Required work => Reproduce the data in its entirety, exactly as supplied.
= = = = = = =
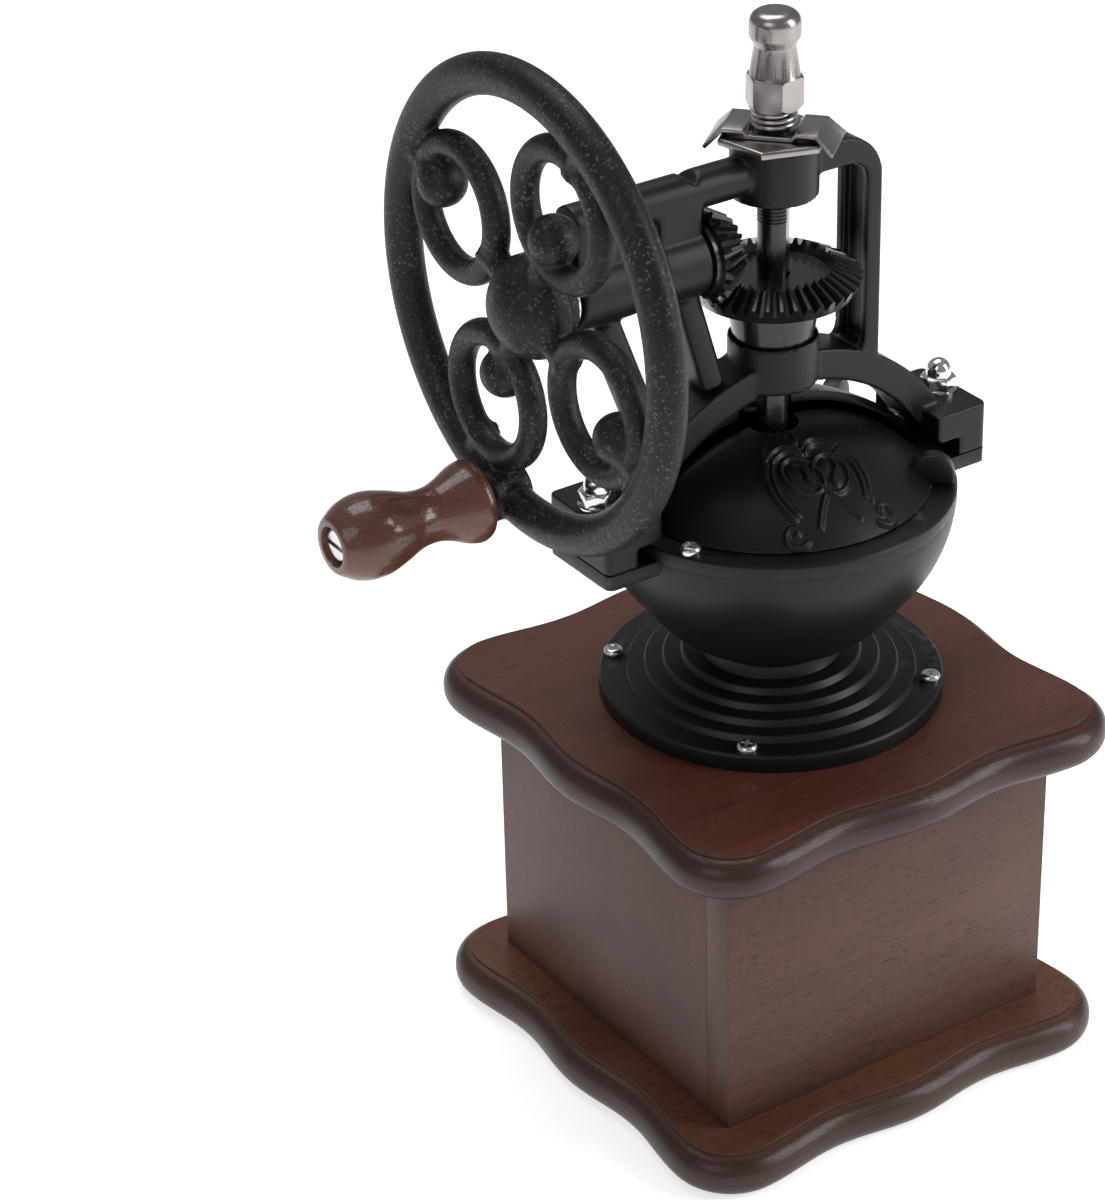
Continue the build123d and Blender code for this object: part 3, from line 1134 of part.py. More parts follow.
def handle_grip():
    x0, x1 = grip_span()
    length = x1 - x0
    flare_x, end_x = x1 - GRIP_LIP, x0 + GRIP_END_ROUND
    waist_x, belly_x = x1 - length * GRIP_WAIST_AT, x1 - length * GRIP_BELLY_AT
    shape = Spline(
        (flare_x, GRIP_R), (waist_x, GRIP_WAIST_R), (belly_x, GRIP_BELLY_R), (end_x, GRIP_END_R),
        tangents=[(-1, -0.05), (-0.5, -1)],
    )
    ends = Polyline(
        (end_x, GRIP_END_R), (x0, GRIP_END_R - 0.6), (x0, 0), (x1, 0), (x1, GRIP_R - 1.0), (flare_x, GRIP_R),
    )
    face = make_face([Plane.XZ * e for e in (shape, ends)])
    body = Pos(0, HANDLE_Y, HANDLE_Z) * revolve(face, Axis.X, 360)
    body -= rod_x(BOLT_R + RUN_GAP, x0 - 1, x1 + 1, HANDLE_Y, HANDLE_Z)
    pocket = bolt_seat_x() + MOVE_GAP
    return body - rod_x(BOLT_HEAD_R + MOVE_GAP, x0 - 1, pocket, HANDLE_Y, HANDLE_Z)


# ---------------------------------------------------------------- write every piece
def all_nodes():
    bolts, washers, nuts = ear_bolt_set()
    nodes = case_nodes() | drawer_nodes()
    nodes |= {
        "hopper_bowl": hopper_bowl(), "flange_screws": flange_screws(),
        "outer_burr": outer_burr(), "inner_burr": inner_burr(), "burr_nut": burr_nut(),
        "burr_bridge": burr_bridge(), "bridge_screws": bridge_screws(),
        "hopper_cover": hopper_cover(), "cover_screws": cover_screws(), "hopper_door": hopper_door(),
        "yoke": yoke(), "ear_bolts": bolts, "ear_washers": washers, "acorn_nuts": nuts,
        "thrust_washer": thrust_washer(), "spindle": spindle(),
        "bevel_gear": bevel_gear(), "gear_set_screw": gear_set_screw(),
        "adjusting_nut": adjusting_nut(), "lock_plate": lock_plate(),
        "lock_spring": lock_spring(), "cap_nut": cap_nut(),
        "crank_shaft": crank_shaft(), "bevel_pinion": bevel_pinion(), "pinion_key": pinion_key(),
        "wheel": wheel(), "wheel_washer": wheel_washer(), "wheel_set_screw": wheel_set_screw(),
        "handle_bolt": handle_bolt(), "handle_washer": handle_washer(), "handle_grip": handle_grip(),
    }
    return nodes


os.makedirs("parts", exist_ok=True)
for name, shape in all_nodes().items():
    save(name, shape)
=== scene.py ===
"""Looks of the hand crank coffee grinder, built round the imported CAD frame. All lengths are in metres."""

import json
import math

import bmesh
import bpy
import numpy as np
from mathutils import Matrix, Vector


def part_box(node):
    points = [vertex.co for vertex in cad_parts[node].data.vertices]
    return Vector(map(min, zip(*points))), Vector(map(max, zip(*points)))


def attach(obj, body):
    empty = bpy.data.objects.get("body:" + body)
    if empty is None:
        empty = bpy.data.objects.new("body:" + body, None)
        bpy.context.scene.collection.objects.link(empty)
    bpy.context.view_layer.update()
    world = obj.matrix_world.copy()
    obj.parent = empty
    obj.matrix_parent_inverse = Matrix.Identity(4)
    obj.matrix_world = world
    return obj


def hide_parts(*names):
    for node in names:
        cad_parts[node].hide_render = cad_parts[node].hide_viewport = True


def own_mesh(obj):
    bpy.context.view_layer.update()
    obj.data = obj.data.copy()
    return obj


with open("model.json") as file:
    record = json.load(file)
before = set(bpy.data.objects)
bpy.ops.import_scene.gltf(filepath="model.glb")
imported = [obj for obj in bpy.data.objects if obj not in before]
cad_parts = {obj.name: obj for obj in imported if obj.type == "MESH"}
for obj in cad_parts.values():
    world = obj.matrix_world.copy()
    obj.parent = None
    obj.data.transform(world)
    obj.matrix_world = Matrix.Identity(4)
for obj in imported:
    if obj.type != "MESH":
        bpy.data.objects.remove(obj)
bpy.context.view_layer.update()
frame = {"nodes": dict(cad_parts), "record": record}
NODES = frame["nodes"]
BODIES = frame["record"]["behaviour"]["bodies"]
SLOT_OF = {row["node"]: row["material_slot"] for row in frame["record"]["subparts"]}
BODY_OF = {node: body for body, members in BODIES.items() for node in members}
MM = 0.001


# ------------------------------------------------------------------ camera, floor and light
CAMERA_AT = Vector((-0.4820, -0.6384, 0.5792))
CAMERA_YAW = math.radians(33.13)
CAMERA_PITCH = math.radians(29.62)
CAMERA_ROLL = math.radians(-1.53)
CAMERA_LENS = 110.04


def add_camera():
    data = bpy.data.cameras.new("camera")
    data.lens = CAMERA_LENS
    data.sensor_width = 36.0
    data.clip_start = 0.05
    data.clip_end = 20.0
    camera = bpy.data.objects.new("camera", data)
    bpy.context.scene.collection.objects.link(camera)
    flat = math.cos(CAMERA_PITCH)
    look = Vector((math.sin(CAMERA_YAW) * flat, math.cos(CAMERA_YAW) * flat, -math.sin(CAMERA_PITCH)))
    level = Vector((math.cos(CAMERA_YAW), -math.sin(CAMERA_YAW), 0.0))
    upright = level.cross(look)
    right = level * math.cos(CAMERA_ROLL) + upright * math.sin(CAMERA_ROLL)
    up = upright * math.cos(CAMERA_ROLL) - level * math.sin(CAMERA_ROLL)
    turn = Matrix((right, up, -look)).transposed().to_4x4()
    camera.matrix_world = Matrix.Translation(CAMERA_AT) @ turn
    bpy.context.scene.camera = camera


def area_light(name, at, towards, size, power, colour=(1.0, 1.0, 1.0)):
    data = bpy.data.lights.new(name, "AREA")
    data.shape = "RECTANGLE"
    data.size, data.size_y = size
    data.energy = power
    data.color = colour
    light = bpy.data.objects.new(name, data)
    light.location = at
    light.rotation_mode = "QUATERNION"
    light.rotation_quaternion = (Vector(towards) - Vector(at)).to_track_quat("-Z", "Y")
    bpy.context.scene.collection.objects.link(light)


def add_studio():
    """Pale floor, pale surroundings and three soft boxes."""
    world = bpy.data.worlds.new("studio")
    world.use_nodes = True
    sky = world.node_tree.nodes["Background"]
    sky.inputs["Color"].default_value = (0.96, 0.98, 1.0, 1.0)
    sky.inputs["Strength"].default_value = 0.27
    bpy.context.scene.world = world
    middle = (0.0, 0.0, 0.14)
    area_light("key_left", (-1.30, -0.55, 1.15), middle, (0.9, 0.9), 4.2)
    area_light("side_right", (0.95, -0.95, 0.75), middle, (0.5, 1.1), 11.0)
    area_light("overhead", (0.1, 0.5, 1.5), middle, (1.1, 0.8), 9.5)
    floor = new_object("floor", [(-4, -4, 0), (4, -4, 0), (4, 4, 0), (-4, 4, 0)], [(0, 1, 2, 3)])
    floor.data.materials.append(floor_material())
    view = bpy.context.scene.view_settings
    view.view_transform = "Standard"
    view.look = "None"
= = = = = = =
Result =>
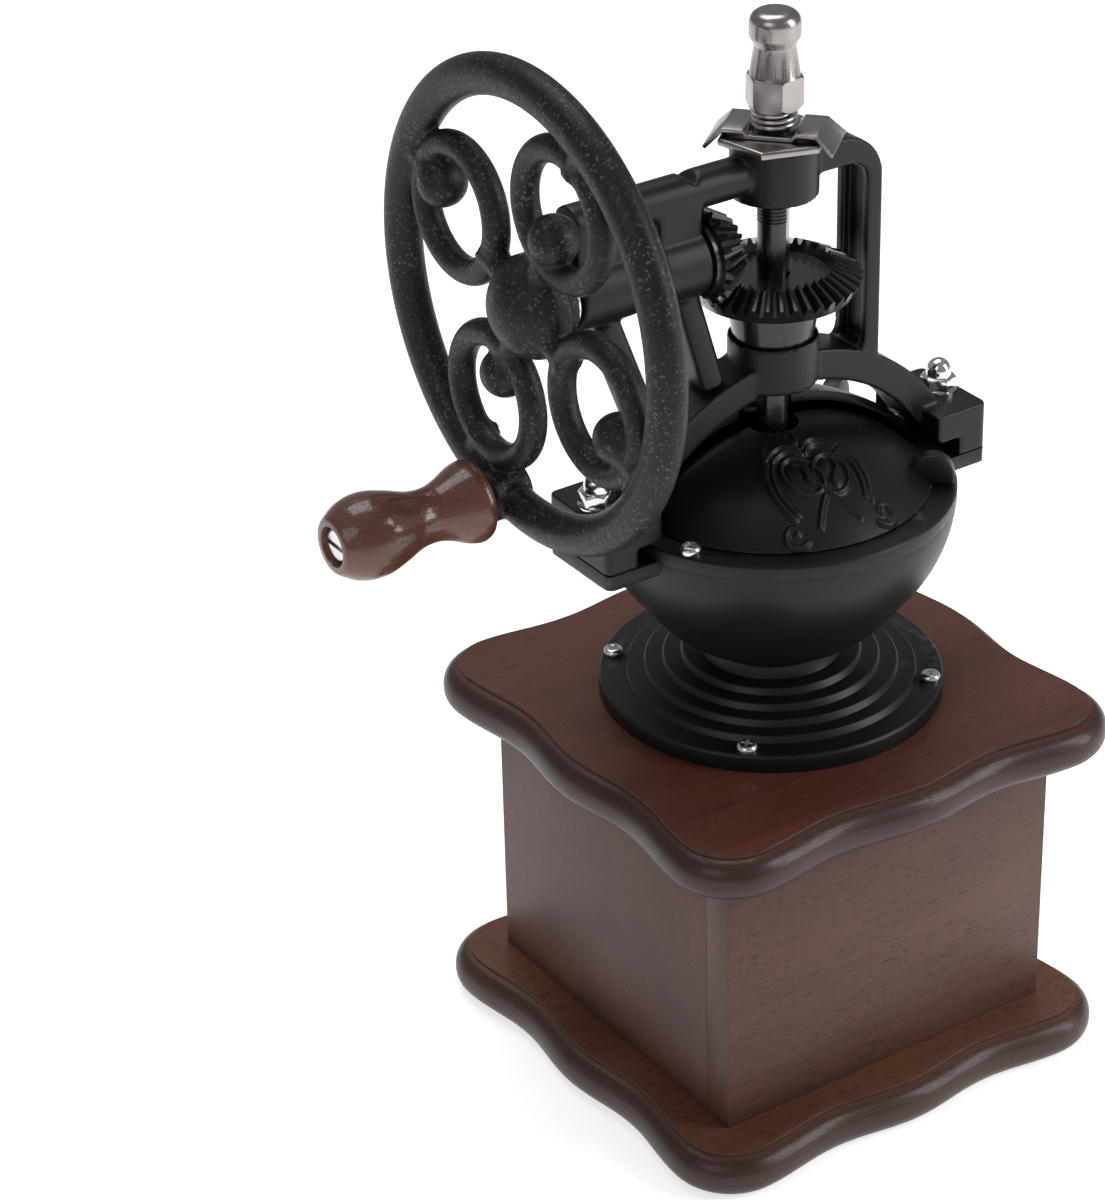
Continue the build123d and Blender code for this object: part 3, from line 1134 of part.py. More parts follow.
def handle_grip():
    x0, x1 = grip_span()
    length = x1 - x0
    flare_x, end_x = x1 - GRIP_LIP, x0 + GRIP_END_ROUND
    waist_x, belly_x = x1 - length * GRIP_WAIST_AT, x1 - length * GRIP_BELLY_AT
    shape = Spline(
        (flare_x, GRIP_R), (waist_x, GRIP_WAIST_R), (belly_x, GRIP_BELLY_R), (end_x, GRIP_END_R),
        tangents=[(-1, -0.05), (-0.5, -1)],
    )
    ends = Polyline(
        (end_x, GRIP_END_R), (x0, GRIP_END_R - 0.6), (x0, 0), (x1, 0), (x1, GRIP_R - 1.0), (flare_x, GRIP_R),
    )
    face = make_face([Plane.XZ * e for e in (shape, ends)])
    body = Pos(0, HANDLE_Y, HANDLE_Z) * revolve(face, Axis.X, 360)
    body -= rod_x(BOLT_R + RUN_GAP, x0 - 1, x1 + 1, HANDLE_Y, HANDLE_Z)
    pocket = bolt_seat_x() + MOVE_GAP
    return body - rod_x(BOLT_HEAD_R + MOVE_GAP, x0 - 1, pocket, HANDLE_Y, HANDLE_Z)


# ---------------------------------------------------------------- write every piece
def all_nodes():
    bolts, washers, nuts = ear_bolt_set()
    nodes = case_nodes() | drawer_nodes()
    nodes |= {
        "hopper_bowl": hopper_bowl(), "flange_screws": flange_screws(),
        "outer_burr": outer_burr(), "inner_burr": inner_burr(), "burr_nut": burr_nut(),
        "burr_bridge": burr_bridge(), "bridge_screws": bridge_screws(),
        "hopper_cover": hopper_cover(), "cover_screws": cover_screws(), "hopper_door": hopper_door(),
        "yoke": yoke(), "ear_bolts": bolts, "ear_washers": washers, "acorn_nuts": nuts,
        "thrust_washer": thrust_washer(), "spindle": spindle(),
        "bevel_gear": bevel_gear(), "gear_set_screw": gear_set_screw(),
        "adjusting_nut": adjusting_nut(), "lock_plate": lock_plate(),
        "lock_spring": lock_spring(), "cap_nut": cap_nut(),
        "crank_shaft": crank_shaft(), "bevel_pinion": bevel_pinion(), "pinion_key": pinion_key(),
        "wheel": wheel(), "wheel_washer": wheel_washer(), "wheel_set_screw": wheel_set_screw(),
        "handle_bolt": handle_bolt(), "handle_washer": handle_washer(), "handle_grip": handle_grip(),
    }
    return nodes


os.makedirs("parts", exist_ok=True)
for name, shape in all_nodes().items():
    save(name, shape)
=== scene.py ===
"""Looks of the hand crank coffee grinder, built round the imported CAD frame. All lengths are in metres."""

import json
import math

import bmesh
import bpy
import numpy as np
from mathutils import Matrix, Vector


def part_box(node):
    points = [vertex.co for vertex in cad_parts[node].data.vertices]
    return Vector(map(min, zip(*points))), Vector(map(max, zip(*points)))


def attach(obj, body):
    empty = bpy.data.objects.get("body:" + body)
    if empty is None:
        empty = bpy.data.objects.new("body:" + body, None)
        bpy.context.scene.collection.objects.link(empty)
    bpy.context.view_layer.update()
    world = obj.matrix_world.copy()
    obj.parent = empty
    obj.matrix_parent_inverse = Matrix.Identity(4)
    obj.matrix_world = world
    return obj


def hide_parts(*names):
    for node in names:
        cad_parts[node].hide_render = cad_parts[node].hide_viewport = True


def own_mesh(obj):
    bpy.context.view_layer.update()
    obj.data = obj.data.copy()
    return obj


with open("model.json") as file:
    record = json.load(file)
before = set(bpy.data.objects)
bpy.ops.import_scene.gltf(filepath="model.glb")
imported = [obj for obj in bpy.data.objects if obj not in before]
cad_parts = {obj.name: obj for obj in imported if obj.type == "MESH"}
for obj in cad_parts.values():
    world = obj.matrix_world.copy()
    obj.parent = None
    obj.data.transform(world)
    obj.matrix_world = Matrix.Identity(4)
for obj in imported:
    if obj.type != "MESH":
        bpy.data.objects.remove(obj)
bpy.context.view_layer.update()
frame = {"nodes": dict(cad_parts), "record": record}
NODES = frame["nodes"]
BODIES = frame["record"]["behaviour"]["bodies"]
SLOT_OF = {row["node"]: row["material_slot"] for row in frame["record"]["subparts"]}
BODY_OF = {node: body for body, members in BODIES.items() for node in members}
MM = 0.001


# ------------------------------------------------------------------ camera, floor and light
CAMERA_AT = Vector((-0.4820, -0.6384, 0.5792))
CAMERA_YAW = math.radians(33.13)
CAMERA_PITCH = math.radians(29.62)
CAMERA_ROLL = math.radians(-1.53)
CAMERA_LENS = 110.04


def add_camera():
    data = bpy.data.cameras.new("camera")
    data.lens = CAMERA_LENS
    data.sensor_width = 36.0
    data.clip_start = 0.05
    data.clip_end = 20.0
    camera = bpy.data.objects.new("camera", data)
    bpy.context.scene.collection.objects.link(camera)
    flat = math.cos(CAMERA_PITCH)
    look = Vector((math.sin(CAMERA_YAW) * flat, math.cos(CAMERA_YAW) * flat, -math.sin(CAMERA_PITCH)))
    level = Vector((math.cos(CAMERA_YAW), -math.sin(CAMERA_YAW), 0.0))
    upright = level.cross(look)
    right = level * math.cos(CAMERA_ROLL) + upright * math.sin(CAMERA_ROLL)
    up = upright * math.cos(CAMERA_ROLL) - level * math.sin(CAMERA_ROLL)
    turn = Matrix((right, up, -look)).transposed().to_4x4()
    camera.matrix_world = Matrix.Translation(CAMERA_AT) @ turn
    bpy.context.scene.camera = camera


def area_light(name, at, towards, size, power, colour=(1.0, 1.0, 1.0)):
    data = bpy.data.lights.new(name, "AREA")
    data.shape = "RECTANGLE"
    data.size, data.size_y = size
    data.energy = power
    data.color = colour
    light = bpy.data.objects.new(name, data)
    light.location = at
    light.rotation_mode = "QUATERNION"
    light.rotation_quaternion = (Vector(towards) - Vector(at)).to_track_quat("-Z", "Y")
    bpy.context.scene.collection.objects.link(light)


def add_studio():
    """Pale floor, pale surroundings and three soft boxes."""
    world = bpy.data.worlds.new("studio")
    world.use_nodes = True
    sky = world.node_tree.nodes["Background"]
    sky.inputs["Color"].default_value = (0.96, 0.98, 1.0, 1.0)
    sky.inputs["Strength"].default_value = 0.27
    bpy.context.scene.world = world
    middle = (0.0, 0.0, 0.14)
    area_light("key_left", (-1.30, -0.55, 1.15), middle, (0.9, 0.9), 4.2)
    area_light("side_right", (0.95, -0.95, 0.75), middle, (0.5, 1.1), 11.0)
    area_light("overhead", (0.1, 0.5, 1.5), middle, (1.1, 0.8), 9.5)
    floor = new_object("floor", [(-4, -4, 0), (4, -4, 0), (4, 4, 0), (-4, 4, 0)], [(0, 1, 2, 3)])
    floor.data.materials.append(floor_material())
    view = bpy.context.scene.view_settings
    view.view_transform = "Standard"
    view.look = "None"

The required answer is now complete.